Once the initial access brokers have gained access, they will help any other hackers to get into a network— for a price.
This means that practically anyone can gain access to corporate or government networks and attempt to conduct a ransomware attack. This dramatically increases the number of potential attackers roaming the internet.
How much do initial access brokers charge?
Initial access brokers gain information like usernames and passwords and then offer it for sale on the dark web. Prices are surprisingly cheap— one study showed that the average price of access is under $2000 USD.
This price varies according to the type of access (ie. RDP or VPN) and the size of the company. Larger companies with higher revenue and higher level access will command higher prices.
Studies also show that prices have been going down as time goes on. This is probably because there is such high demand for initial access, that more and more hackers are getting into the market and increasing competition.
What can we do about it?
All of the usual security measures can help prevent initial access brokers from entering a network, but one of the most effective strategies is to change the way we structure networks. A lot of the value of buying initial access is that once hackers are in, they can do a lot of damage.

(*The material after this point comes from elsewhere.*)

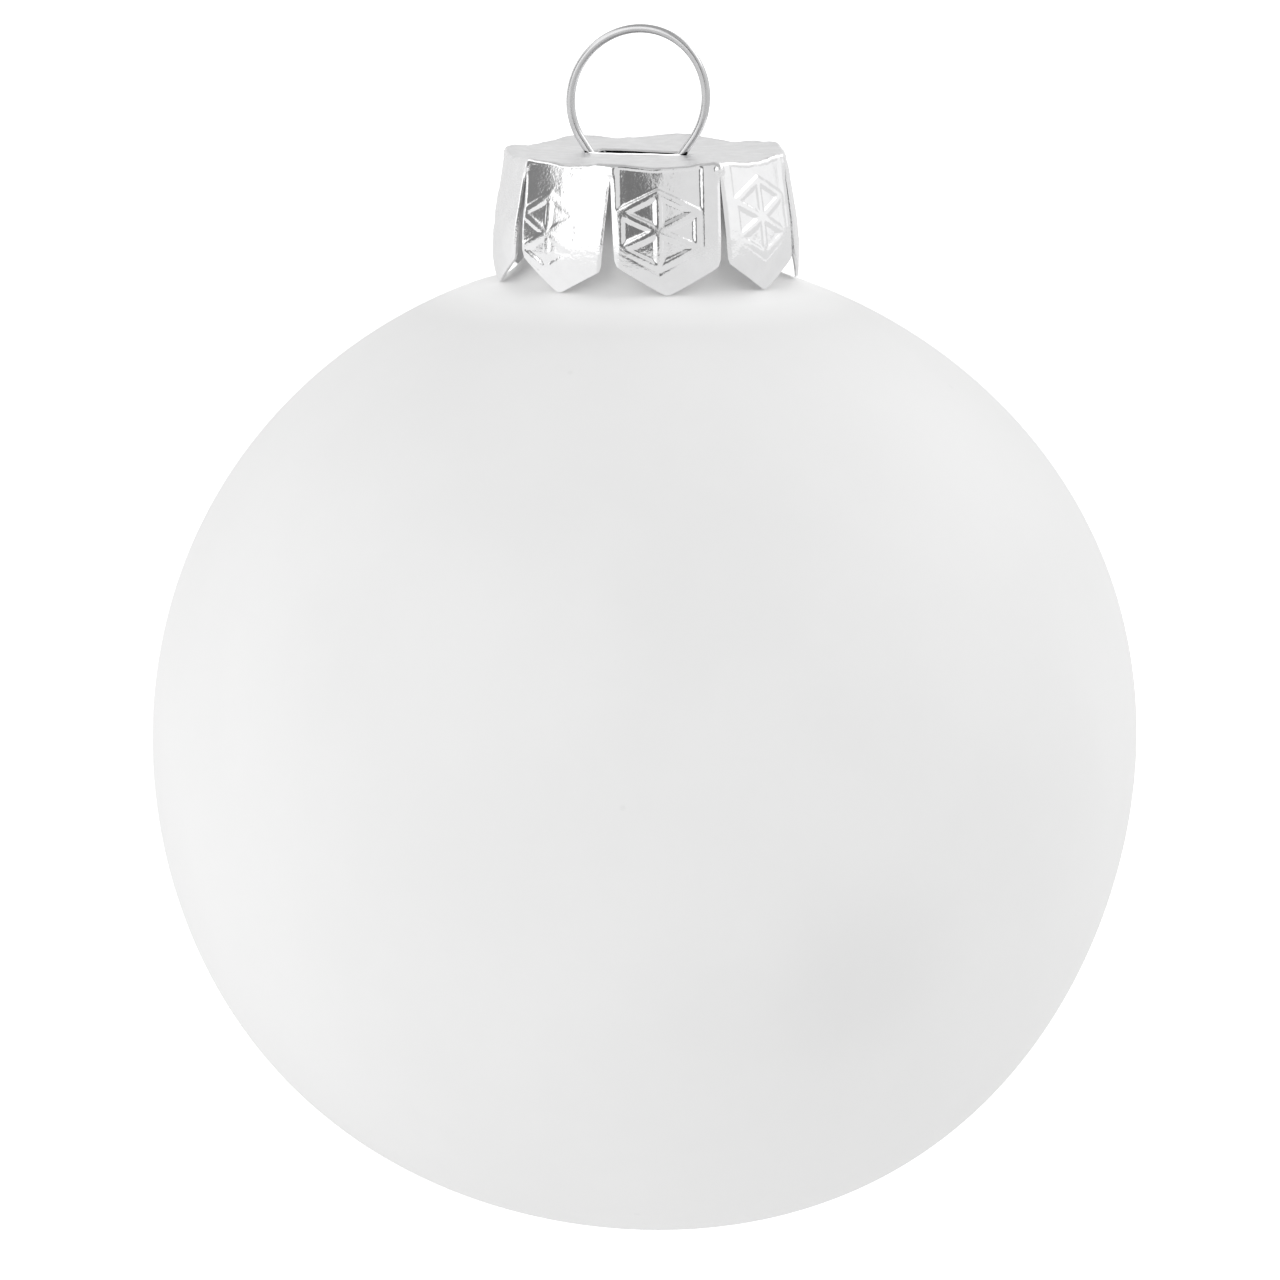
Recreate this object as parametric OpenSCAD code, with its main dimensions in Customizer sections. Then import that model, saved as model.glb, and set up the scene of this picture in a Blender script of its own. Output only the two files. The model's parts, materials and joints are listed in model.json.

If networks are compartmentalized, lateral movement becomes much more difficult, and the value of initial access goes down.
Another possible strategy to use against initial access brokers is the use of honey traps, or decoys. The idea is to put low hanging fruit like admin level credentials where the initial access brokers can find them. Then, when someone uses those credentials, you will immediately know about the hacker’s presence. This can be especially useful since initial access brokers can be very hard to detect.
The most important thing you can do to prevent access to your network from landing on the black market is network monitoring. Unauthorized network access will always leave signs in the logs, so it’s just a matter of having someone looking at them closely enough.
The more sensitive the data your organization handles, the more important it is to be aware of the threat of initial access brokers and take appropriate measures.